Rep. Trey Gowdy announced Wednesday that he will retire at the end of the year, becoming the ninth Republican chairman of a congressional committee to decide to leave Congress at the end of this session.
"I will not be filing for re-election to Congress nor seeking any other political or elected office; instead, I will be returning to the justice system," Gowdy said in a statement posted on Twitter.
"Whatever skills I may have are better utilized in a courtroom than in Congress, and I enjoy our justice system more than our political system. As I look back on my career, it is the jobs that both seek and reward fairness that are most rewarding," he added.
Gowdy became the chairman of the House Oversight and Government Reform Committee last June after Rep. Jason Chaffetz, R-Utah, decided to resign from Congress. Gowdy had previously chaired the House Select Committee on Benghazi, which investigated the 2012 attack on the U.S. compound that resulted in the deaths of several Americans, including Ambassador Christopher Stevens.

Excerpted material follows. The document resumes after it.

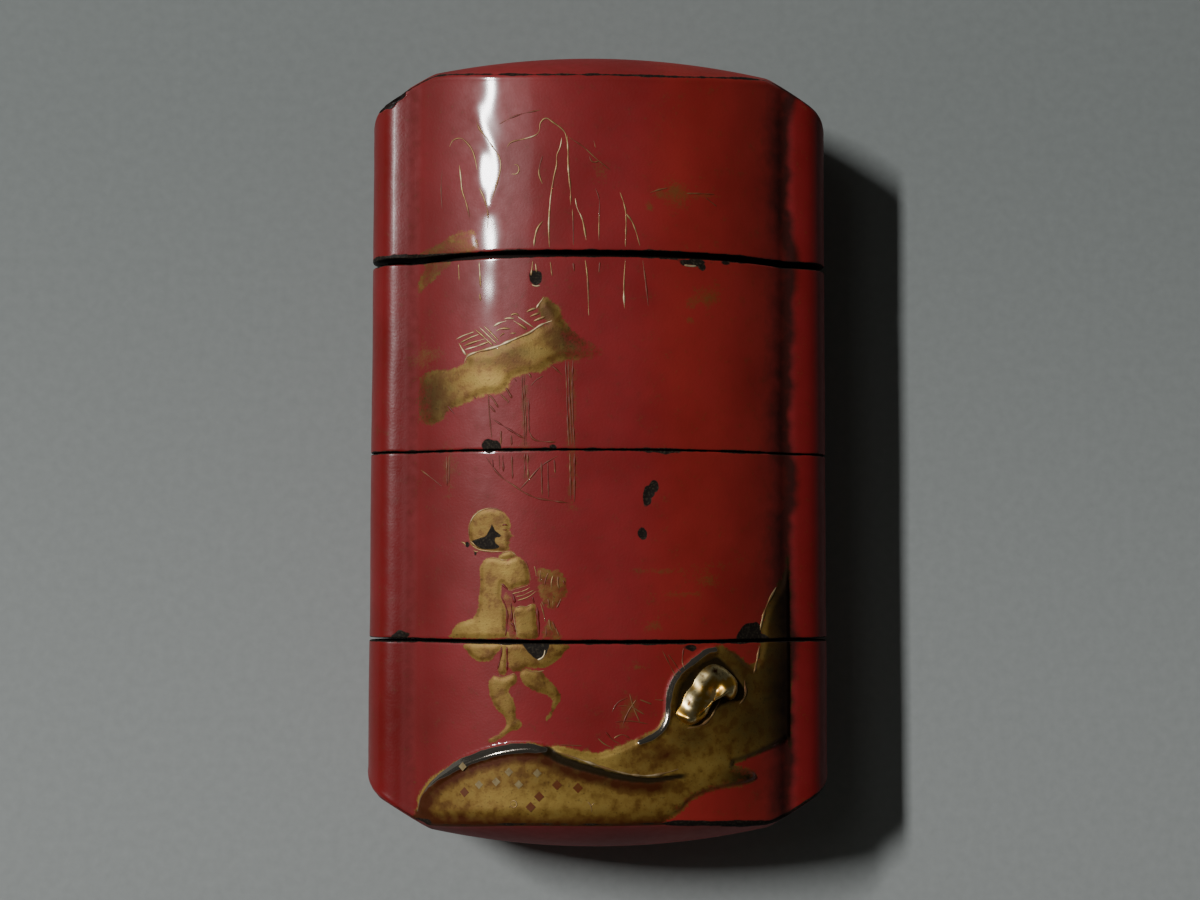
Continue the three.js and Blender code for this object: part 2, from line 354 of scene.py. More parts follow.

The announcement was posted after Republican lawmakers, who were traveling to their annual retreat in West Virginia,. Their train appeared to hit a garbage truck. The White House confirmed the crash, and said in a statement that there is one known fatality. So far, lawmakers appear not to have sustained major injuries.
Gowdy becomes the eighth GOP committee chairman to announce his retirement.
These are the eight GOP chairmen that are retiring:
- Rep. Jeb Hensarling, R-Texas -- House Financial Services Committee
- Rep. Lamar Smith, R-Texas -- House Science, Space and Technology Committee
- Rep. Bob Goodlatte, R-Virginia -- House Judiciary Committee
- Rep. Bill Shuster, R-Pennsylvania -- House Transportation and Infrastructure Committee
- Rep. Gregg Harper, R-Mississippi -- House Administration Committee
- Rep. Ed Royce, R-California -- House Foreign Affairs Committee
- Rep. Rodney Frelinghuysen, R-New Jersey -- House Appropriations Committee
- Rep. Trey Gowdy, R-South Carolina -- House Oversight and Government Reform Committee
In addition, GOP Rep. Diane Black of the House Budget Committee is running for Governor of Tennessee and will give up her gavel.
Meanwhile, more than three dozen GOP House members have announced that they will not seek re-election.